Dataset section
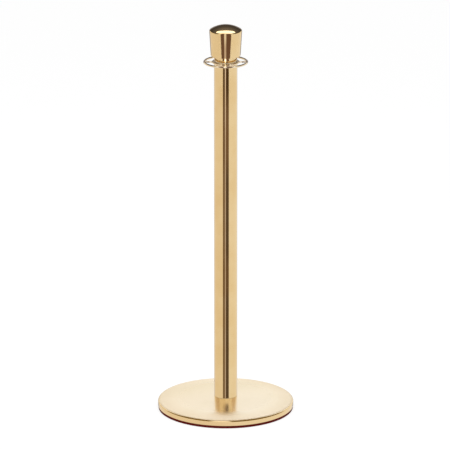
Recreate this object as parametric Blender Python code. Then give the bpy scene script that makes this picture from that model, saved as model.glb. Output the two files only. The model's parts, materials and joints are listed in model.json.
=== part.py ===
"""Rope barrier stanchion: a polished post on a weighted round base, with a rope ring that swivels
under a screw-on crown finial.

Run with: blender --background --python part.py
Metres, +Z up. The origin is the centre of the base, on the floor.
"""

import math

import bmesh
import bpy
from mathutils import Matrix

MM = 0.001

# Driving dimensions, over everything that shows
TOTAL_HEIGHT = 1040 * MM
BASE_DIAMETER = 356 * MM
POST_DIAMETER = 60.3 * MM
RING_DIAMETER = 116 * MM
FINIAL_TOP_DIAMETER = 85 * MM

# Heights above the floor
RIM_BOTTOM = 7 * MM
RIM_TOP = 21.3 * MM
SEAT = 32.5 * MM
RING_PLANE = 941.5 * MM
FINIAL_BOTTOM = 959.7 * MM
FINIAL_WIDEST = 1024.3 * MM

# What rests on its neighbour, or fits in it, keeps this much room
GAP = 0.3 * MM

# Floor ring: soft rubber, held by a tongue that is pressed into a groove under the weight
FLOOR_RING_INNER_RADIUS = 150 * MM
FLOOR_RING_INSET = 1 * MM
FLOOR_RING_CHAMFER = 0.8 * MM
TONGUE_RADIUS = 167 * MM
TONGUE_WIDTH = 5.4 * MM
TONGUE_HEIGHT = 3.6 * MM

# Base cover and the weight inside it
COVER_WALL = 1.2 * MM
COVER_SHOULDER = 4 * MM
COVER_HOLE_RADIUS = 17.5 * MM
COVER_FIT = 0.5 * MM
SEAT_RADIUS = 34 * MM
RECESS_INNER_RADIUS = 42 * MM
RECESS_OUTER_RADIUS = 145 * MM
RECESS_DEPTH = 10 * MM
RECESS_DRAFT = 2 * MM
COUNTERBORE_RADIUS = 30 * MM
COUNTERBORE_CEILING = 21 * MM
BOLT_HOLE_RADIUS = 8.8 * MM

# M16 bolt that pulls the post down onto the base, and its washers
BOLT_RADIUS = 7.9 * MM
BOLT_ACROSS_FLATS = 24 * MM
BOLT_HEAD_HEIGHT = 10 * MM
BOLT_LENGTH = 40 * MM
BOLT_CHAMFER = 1.2 * MM
FLAT_WASHER_RADIUS = 25 * MM
FLAT_WASHER_THICKNESS = 3 * MM
SPRING_WASHER_RADIUS = 13.7 * MM
SPRING_WASHER_THICKNESS = 3.5 * MM
SPRING_WASHER_SPLIT = 2.5 * MM
SPRING_WASHER_SLANT = 25

# Post and the plug pressed into each end
POST_WALL = 1.5 * MM
PLUG_LENGTH = 30 * MM
PLUG_CHAMFER = 1 * MM
FOOT_SPIGOT_RADIUS = 17 * MM
FOOT_HOLE_TO_TOP = 5 * MM
TOP_FLANGE_HEIGHT = 3 * MM
SPIGOT_RADIUS = 13 * MM
SPIGOT_CHAMFER = 0.5 * MM
STUD_HOLE_DEPTH = 24 * MM

# Rope ring, and the nylon bush and washer that it turns on
WIRE_RADIUS = 2.75 * MM
HUB_RADIUS = 35.5 * MM
HUB_THICKNESS = 5 * MM
HUB_ROUNDING = 2 * MM
SPOKE_RADIUS = 2.3 * MM
SPOKE_FLARE = 3 * MM
SPOKE_FLARE_LENGTH = 8 * MM
SPOKE_COUNT = 4
BUSH_WALL = 1.6 * MM
BUSH_FLANGE_RADIUS = 27 * MM
BUSH_THICKNESS = 1.2 * MM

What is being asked
Pick every line with "this" in it and copy it.

The answer
Recreate this object as parametric Blender Python code. Then give the bpy scene script that makes this picture from that model, saved as model.glb. Output the two files only. The model's parts, materials and joints are listed in model.json.
# What rests on its neighbour, or fits in it, keeps this much room